*Recorded information*
--
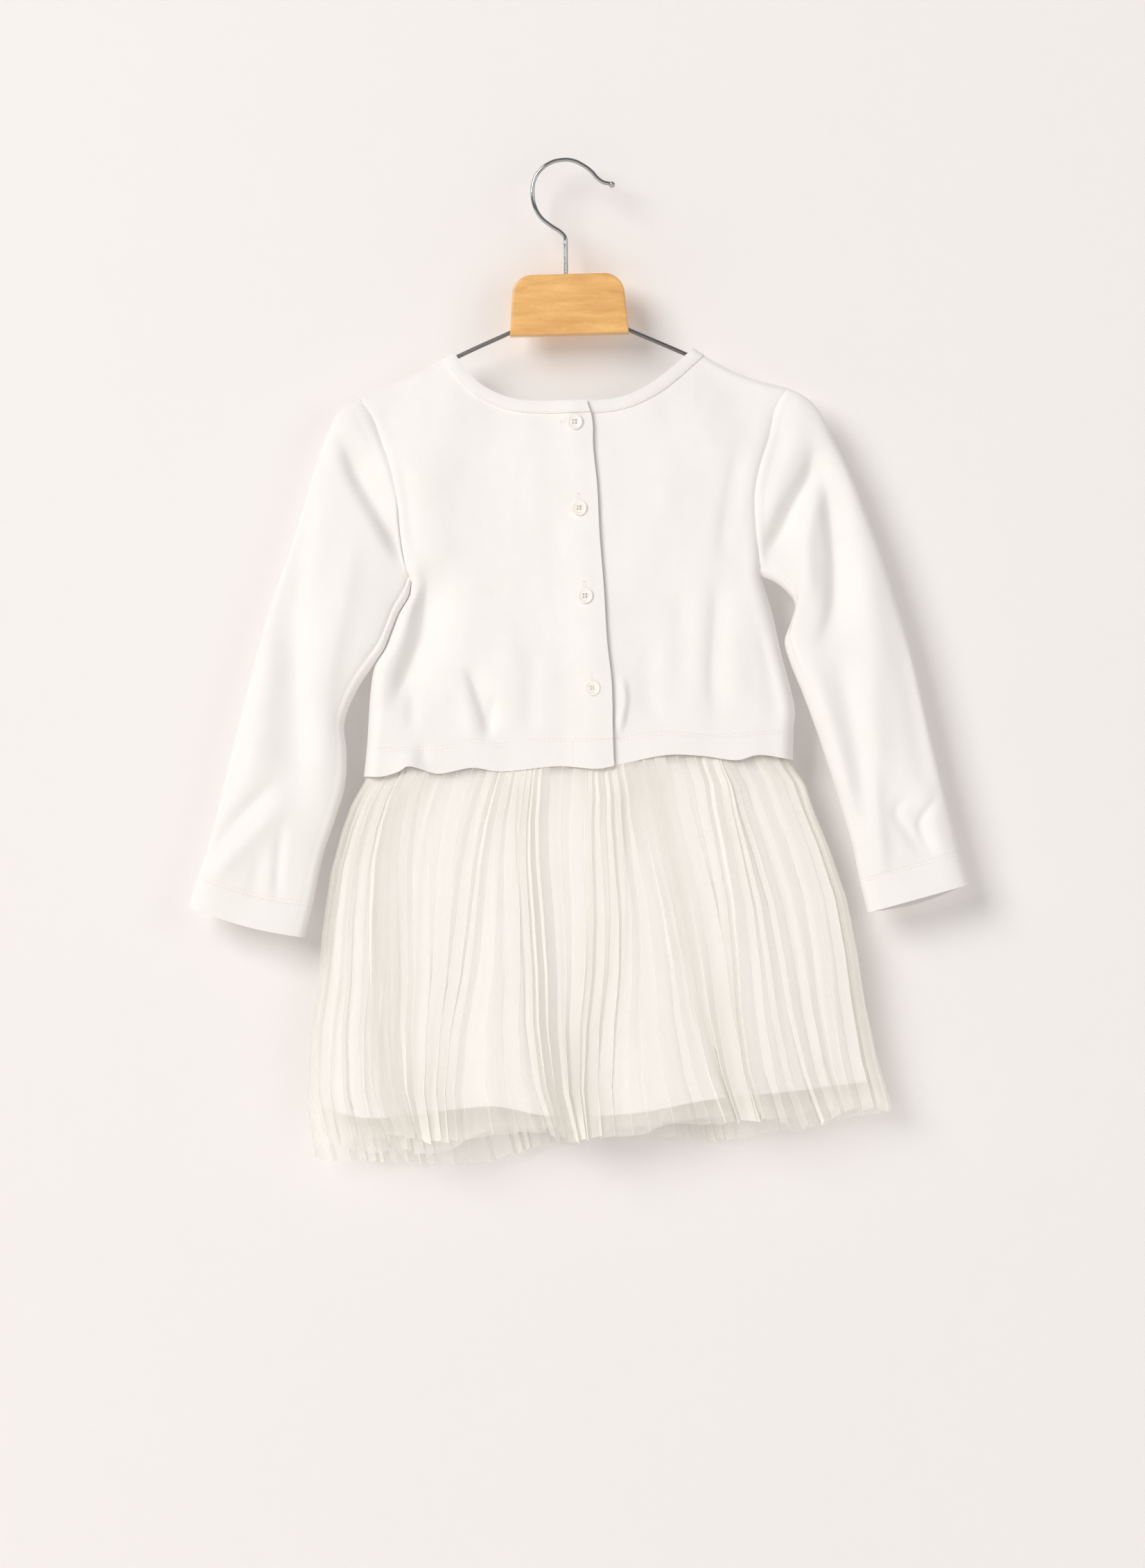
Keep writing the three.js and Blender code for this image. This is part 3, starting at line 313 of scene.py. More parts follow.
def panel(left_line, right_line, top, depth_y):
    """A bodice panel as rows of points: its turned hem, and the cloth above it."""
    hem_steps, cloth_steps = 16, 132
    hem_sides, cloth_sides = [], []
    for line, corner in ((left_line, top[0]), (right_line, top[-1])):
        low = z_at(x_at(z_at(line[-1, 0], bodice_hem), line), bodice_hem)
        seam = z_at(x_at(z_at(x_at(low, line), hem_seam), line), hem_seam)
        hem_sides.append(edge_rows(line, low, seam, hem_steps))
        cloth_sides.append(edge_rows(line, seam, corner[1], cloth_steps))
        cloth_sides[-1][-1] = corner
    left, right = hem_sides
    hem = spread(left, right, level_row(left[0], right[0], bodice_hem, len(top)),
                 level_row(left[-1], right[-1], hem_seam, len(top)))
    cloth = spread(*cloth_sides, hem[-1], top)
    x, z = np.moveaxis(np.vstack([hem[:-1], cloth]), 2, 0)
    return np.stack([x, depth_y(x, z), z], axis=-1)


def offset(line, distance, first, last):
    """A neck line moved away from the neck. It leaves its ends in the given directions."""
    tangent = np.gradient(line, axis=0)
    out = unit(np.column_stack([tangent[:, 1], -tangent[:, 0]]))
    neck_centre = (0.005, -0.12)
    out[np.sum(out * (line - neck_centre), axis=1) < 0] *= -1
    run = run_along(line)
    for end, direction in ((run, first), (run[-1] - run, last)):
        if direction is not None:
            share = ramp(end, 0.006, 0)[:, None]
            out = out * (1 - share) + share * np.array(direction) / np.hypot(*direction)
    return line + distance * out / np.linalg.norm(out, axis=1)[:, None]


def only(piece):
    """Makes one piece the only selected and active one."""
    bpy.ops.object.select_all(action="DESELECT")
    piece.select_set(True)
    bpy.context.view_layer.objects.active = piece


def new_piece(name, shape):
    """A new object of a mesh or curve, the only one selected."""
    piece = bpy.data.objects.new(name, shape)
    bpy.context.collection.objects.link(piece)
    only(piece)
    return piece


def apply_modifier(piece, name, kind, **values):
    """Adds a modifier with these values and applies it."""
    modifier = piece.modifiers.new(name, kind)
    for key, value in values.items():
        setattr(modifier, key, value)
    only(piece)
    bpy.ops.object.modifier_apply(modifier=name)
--
*Objective*
Restate the listing in full, word for word.

*Problem solution*
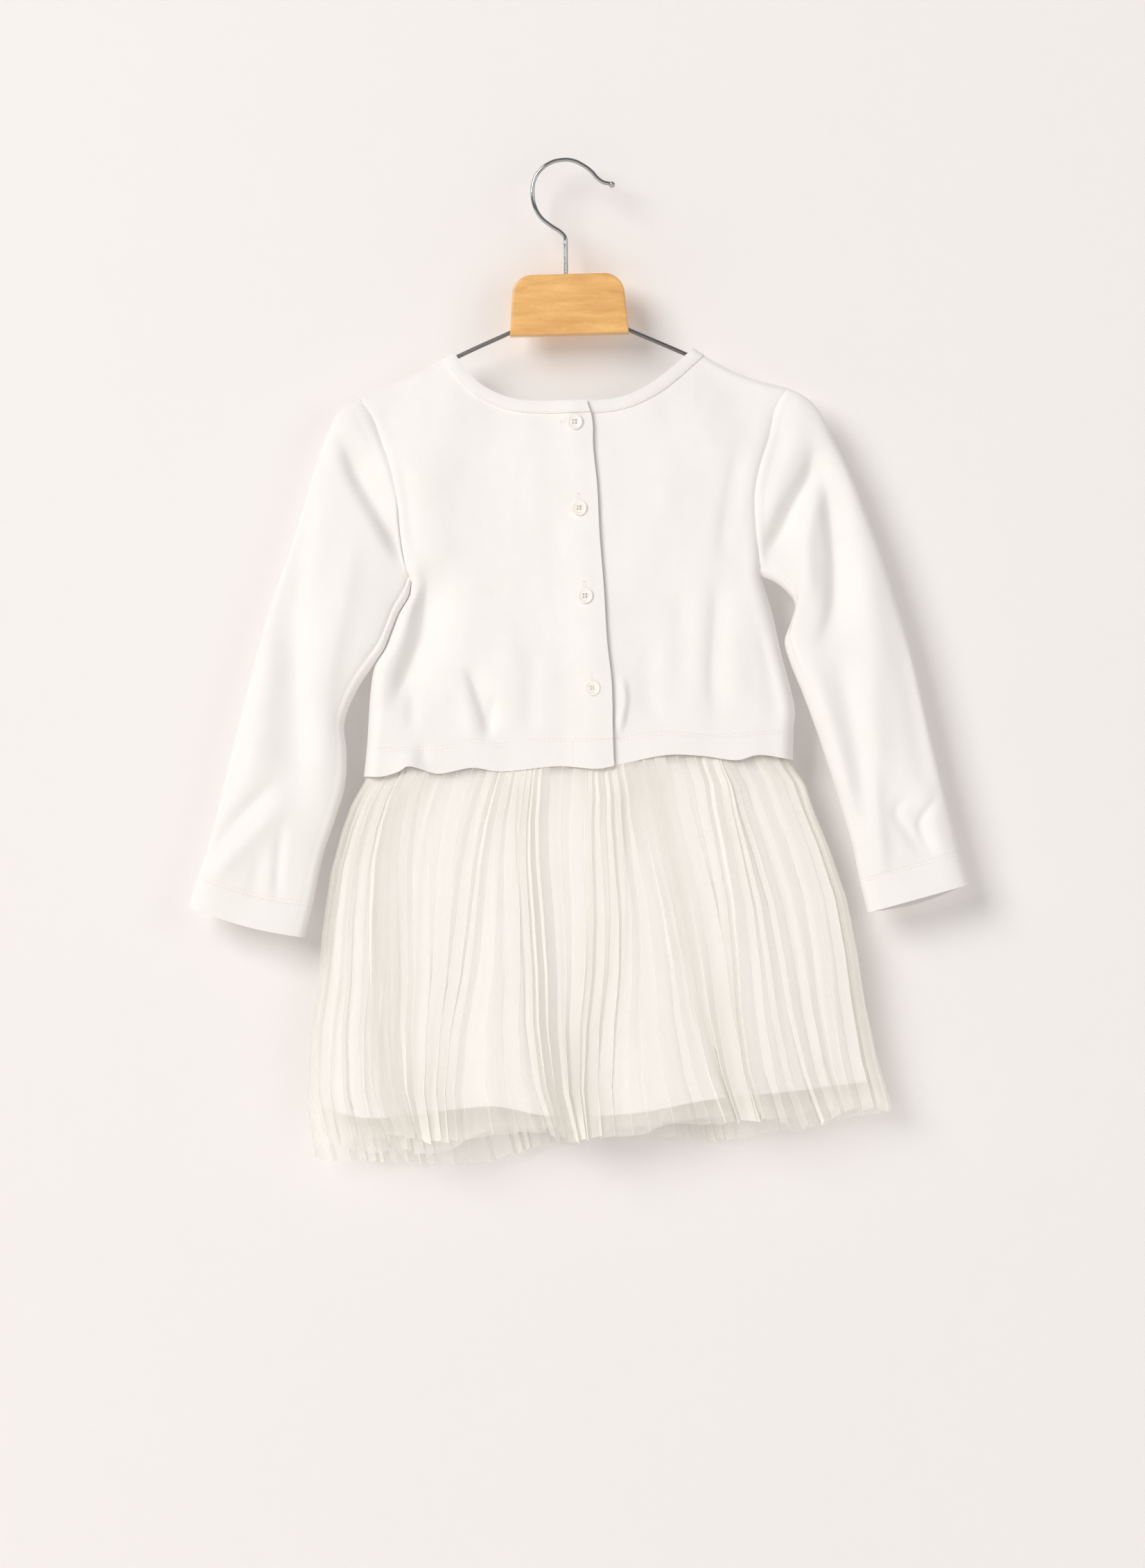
Keep writing the three.js and Blender code for this image. This is part 3, starting at line 313 of scene.py. More parts follow.
def panel(left_line, right_line, top, depth_y):
    """A bodice panel as rows of points: its turned hem, and the cloth above it."""
    hem_steps, cloth_steps = 16, 132
    hem_sides, cloth_sides = [], []
    for line, corner in ((left_line, top[0]), (right_line, top[-1])):
        low = z_at(x_at(z_at(line[-1, 0], bodice_hem), line), bodice_hem)
        seam = z_at(x_at(z_at(x_at(low, line), hem_seam), line), hem_seam)
        hem_sides.append(edge_rows(line, low, seam, hem_steps))
        cloth_sides.append(edge_rows(line, seam, corner[1], cloth_steps))
        cloth_sides[-1][-1] = corner
    left, right = hem_sides
    hem = spread(left, right, level_row(left[0], right[0], bodice_hem, len(top)),
                 level_row(left[-1], right[-1], hem_seam, len(top)))
    cloth = spread(*cloth_sides, hem[-1], top)
    x, z = np.moveaxis(np.vstack([hem[:-1], cloth]), 2, 0)
    return np.stack([x, depth_y(x, z), z], axis=-1)


def offset(line, distance, first, last):
    """A neck line moved away from the neck. It leaves its ends in the given directions."""
    tangent = np.gradient(line, axis=0)
    out = unit(np.column_stack([tangent[:, 1], -tangent[:, 0]]))
    neck_centre = (0.005, -0.12)
    out[np.sum(out * (line - neck_centre), axis=1) < 0] *= -1
    run = run_along(line)
    for end, direction in ((run, first), (run[-1] - run, last)):
        if direction is not None:
            share = ramp(end, 0.006, 0)[:, None]
            out = out * (1 - share) + share * np.array(direction) / np.hypot(*direction)
    return line + distance * out / np.linalg.norm(out, axis=1)[:, None]


def only(piece):
    """Makes one piece the only selected and active one."""
    bpy.ops.object.select_all(action="DESELECT")
    piece.select_set(True)
    bpy.context.view_layer.objects.active = piece


def new_piece(name, shape):
    """A new object of a mesh or curve, the only one selected."""
    piece = bpy.data.objects.new(name, shape)
    bpy.context.collection.objects.link(piece)
    only(piece)
    return piece


def apply_modifier(piece, name, kind, **values):
    """Adds a modifier with these values and applies it."""
    modifier = piece.modifiers.new(name, kind)
    for key, value in values.items():
        setattr(modifier, key, value)
    only(piece)
    bpy.ops.object.modifier_apply(modifier=name)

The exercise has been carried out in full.